The court agreed with the defendants and found that, as a matter of law, the fax “does not constitute an advertisement.” Id. at *6. Relying heavily on the Sixth Circuit’s decision in Sandusky Wellness Ctr., LLC v. Medco Health Sols., Inc., 788 F.3d 218 (6th Cir. 2015), the court held that the fax “‘lacks the commercial components inherent in ads’” because it “does not offer—or even mention—any product, good, or service.” Id. at *6-7 (quoting Sandusky, 788 F.3d at 223). The court recognized that the defendants may have intended to sell the recipients’ contact information to third parties that would then market goods or services to the recipients. But it held that, based on Sandusky and the plain language of the statute, the TCPA does not prohibit commercial conduct that does not qualify as an “advertisement.”

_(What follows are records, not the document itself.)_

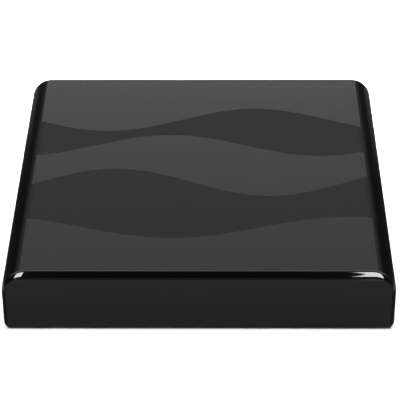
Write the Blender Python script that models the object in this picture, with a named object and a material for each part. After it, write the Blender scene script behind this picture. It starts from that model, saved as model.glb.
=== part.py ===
"""A slim square media player that takes a 2.5-inch hard drive on a tray in its right-hand side.

Metres, +Z up. X runs to the right and Y to the back as seen from the front; the origin is on the table,
under the middle of the case. The front window is at the low end of Y.
"""

import math

import bmesh
import bpy
from mathutils import Matrix, Vector

MM = 0.001

# Clearances and overlaps that the whole design shares
SEAT_GAP = 0.3 * MM  # between two pieces that sit on each other
SLIDE_GAP = 0.3 * MM  # round the tray where it runs
THREAD_GAP = 0.15 * MM  # round a screw in its hole
OVERRUN = 3 * MM  # how far a cutter passes the wall it cuts
SINK = 0.6 * MM  # how deep a rib or boss starts inside the wall that carries it
LEAST_RADIUS = 0.5 * MM
MERGE = 0.001 * MM

ROUND_STEPS = 16  # sides of a small round piece
EDGE_STEPS = 10  # facets in the case's large rounded edge
CORNER_STEPS = 3  # facets in a small rounded corner
FILLET_STEPS = 4

# Case shell
CASE_WIDTH = 180 * MM
CASE_DEPTH = 180 * MM
CASE_HEIGHT = 30 * MM
EDGE_RADIUS = 10.9 * MM  # the two long upper edges
END_FILLET = 3.3 * MM  # round the front and the rear end
SIDE_FILLET = 2 * MM  # the same rounding where it draws in the sides
HEEL_RADIUS = 1.8 * MM  # lower edges of the side walls
WALL = 2.4 * MM
RIM_CUT = 0.6 * MM  # how far the window's pocket cuts into the rounding at the top
RIM_SIDE_CUT = 0.4 * MM  # the same at the sides
POCKET_CORNER = 7 * MM  # upper corners of the pockets for the window and the rear panel
LEDGE_WIDTH = 2 * MM  # the inner flange that the window and the rear panel seat on
LEDGE_THICK = 1.5 * MM
RIB_DEPTH = 2 * MM
RIB_THICK = 1.2 * MM
RIB_LENGTH = 120 * MM
RIB_PITCH = 44 * MM
RIB_COUNT = 3

# Front window and rear panel
WINDOW_THICK = 2.5 * MM
PANEL_THICK = 1.6 * MM
PANEL_RECESS = 2 * MM
PANEL_SLOT_LENGTH = 9 * MM
PANEL_SLOT_HEIGHT = 1.6 * MM
PANEL_SLOT_PITCH = 12 * MM
PANEL_SLOT_DROP = 2.4 * MM  # from the ledge down to the slots
PANEL_SLOT_COUNT = 10

# Base plate and feet
FLOOR_THICK = 2 * MM
LIP_THICK = 1.5 * MM
LIP_STEP = 0.2 * MM  # the lips stand this far in from the plate's edge
LIP_HEIGHT = 4 * MM
FOOT_STAND = 1 * MM  # how far the feet stand out below the case
FOOT_SINK = 0.9 * MM  # depth of the pocket that a foot is glued in
FOOT_RADIUS = 6 * MM
FOOT_BEVEL = 0.4 * MM
FOOT_INSET = 22 * MM
VENT_WIDTH = 2 * MM
VENT_LENGTH = 24 * MM
VENT_PITCH = 4.6 * MM
VENT_COUNT = 6

# Case screws and the bosses that they draw together
BOSS_INSET = 10.5 * MM
BOSS_RADIUS = 3.5 * MM
BOSS_BORE_DEPTH = 9 * MM
PAD_RADIUS = 4.6 * MM
PAD_RISE = 2 * MM
PAD_CLEAR = 1.4 * MM
CASE_HEAD_RADIUS = 2.6 * MM
CASE_HEAD_HEIGHT = 1.5 * MM
CASE_HEAD_SINK = 0.3 * MM
CASE_SHANK_RADIUS = 1.25 * MM
CASE_SHANK_LENGTH = 9 * MM

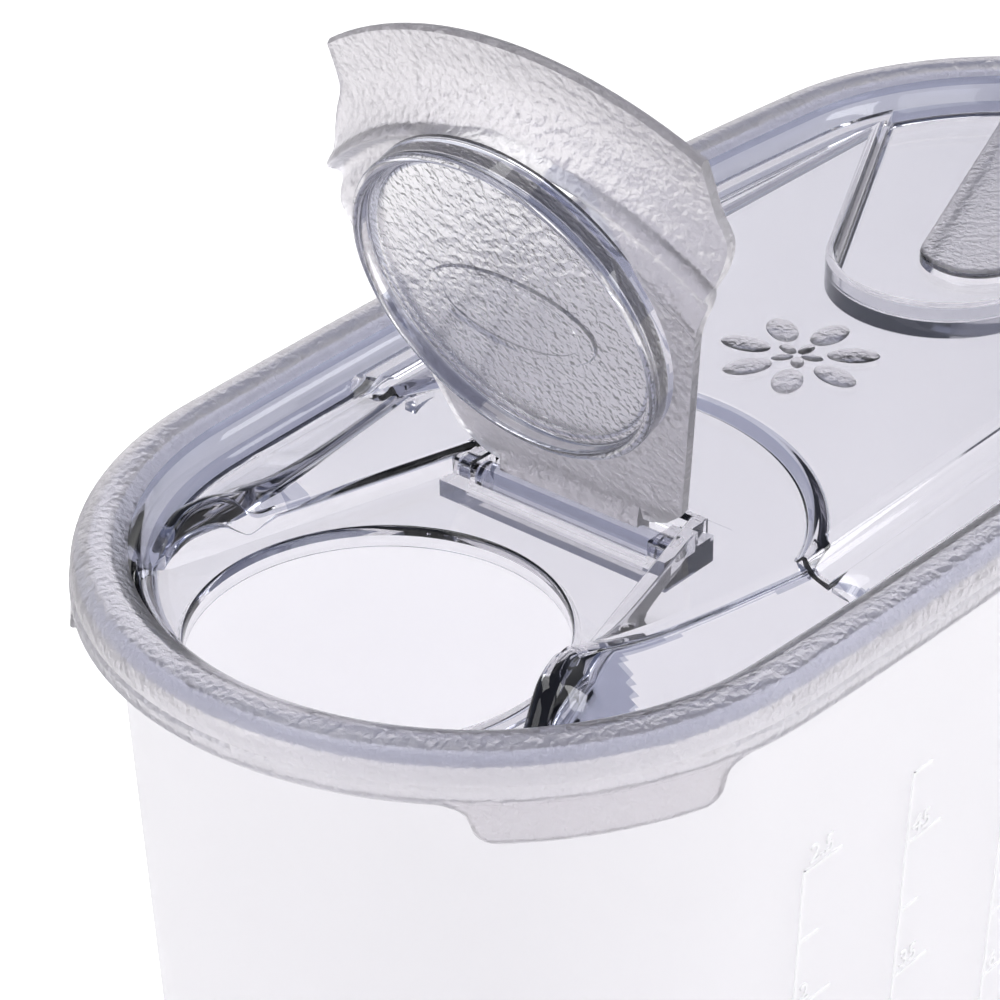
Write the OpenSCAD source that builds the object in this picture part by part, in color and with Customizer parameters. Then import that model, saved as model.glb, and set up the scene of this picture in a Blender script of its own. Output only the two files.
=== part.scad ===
// Pantry container with a lift-off lid and a flip-up pouring flap.
// Millimetres. X runs along the length with the spout at -X, Z is up,
// and the origin is at the middle of the underside of the container.

/* [Container] */
// Height of the container to the top of its rim
tub_h = 164; // [120:1:220]
// Length of the lid over its rim bead
lid_l = 247; // [240:1:280]
// Width of the lid over its rim bead, at the middle
lid_w = 114; // [112:0.5:118]
// Bulge of the long sides past the rounded ends
side_bow = 2.2; // [1.4:0.1:3]
// Wall thickness of the container
tub_t = 1.5; // [1.2:0.1:1.7]
// Thickness of the container's floor
floor_t = 2; // [1.5:0.1:4]
// Slope of the container walls, degrees from upright
draft = 1.6; // [0.5:0.1:3]
// Radius of the edge round the container's floor
foot_r = 8; // [5:0.5:12]

/* [Lid] */
// Wall thickness of the lid
lid_t = 1.8; // [1.6:0.1:1.9]
// Radius of the bead round the lid
bead_r = 3.8; // [3.7:0.05:4]
// Depth of the front floor of the lid below the middle of the bead
basin_d = 3.6; // [3.4:0.1:3.8]
// Height of the rear panel above the middle of the bead
panel_h = 1.5; // [0.6:0.1:2]
// Half width of the rear panel
panel_w = 36; // [34:0.5:37]
// Height of the two crests beside the flap
crest_h = 4.4; // [3:0.1:5]
// Depth of the skirt below the middle of the bead
skirt_d = 3.4; // [3:0.1:4]
// Depth of the two lift tabs below the middle of the bead
tab_d = 8.8; // [7:0.1:12]
// Angle that each lift tab spans round the end
tab_a = 40; // [30:1:46]

/* [Spout and flap] */
// Distance of the spout from the middle of the lid
spout_x = 89.9; // [89.7:0.1:90.1]
// Radius of the spout hole
spout_r = 25; // [24.4:0.1:25.1]
// Distance of the flap's pin from the middle of the lid
hinge_x = 51.5; // [51:0.1:52]
// Radius of the flap's pins
pin_r = 1.3; // [1:0.05:1.5]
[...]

In rejecting the plaintiff’s arguments, the court held that potential future profits are irrelevant to whether a communication is an advertisement. It also found that, even if a website listed on a fax contains advertising material, printing a web address on a fax does not in and of itself constitute an advertisement. Finally, it held that Comprehensive Health Care Systems of the Palm Beaches was factually distinguishable and, in any event, inapplicable because “the Florida court relied on documentation outside of the four corners of the fax,” which is contrary to Sixth Circuit precedent. Id. at *10. It then found that the TCPA claim should be dismissed with prejudice, as no amount of amendment would “change the content of the Fax,” which was “insufficient to constitute an advertisement, as a matter of law.” Id.
The defendants are currently working to achieve the same result in a nearly identical case currently pending before the Northern District of Illinois. See Florence Mussat, M.D. S.C. v. Enclarity, Inc., No. 16-7643 (N.D. Ill. filed July 28, 2016). If they are successful, both results will echo the outcome of a similar case in which the Eastern District of Arkansas dismissed a TCPA claim after finding that the fax at issue was “not a direct commercial solicitation” and the defendant “failed to allege facts from which the Court reasonably could infer that the fax . . . was either an indirect commercial solicitation or a pretext for a commercial solicitation.” ARcare v. IMS Health, Inc., No. 16-0080, 2016 U.S. Dist. LEXIS 125262, at *9 (E.D. Ark. Sept. 15, 2016). We will continue to monitor the status of that motion and other courts’ treatment of these issues.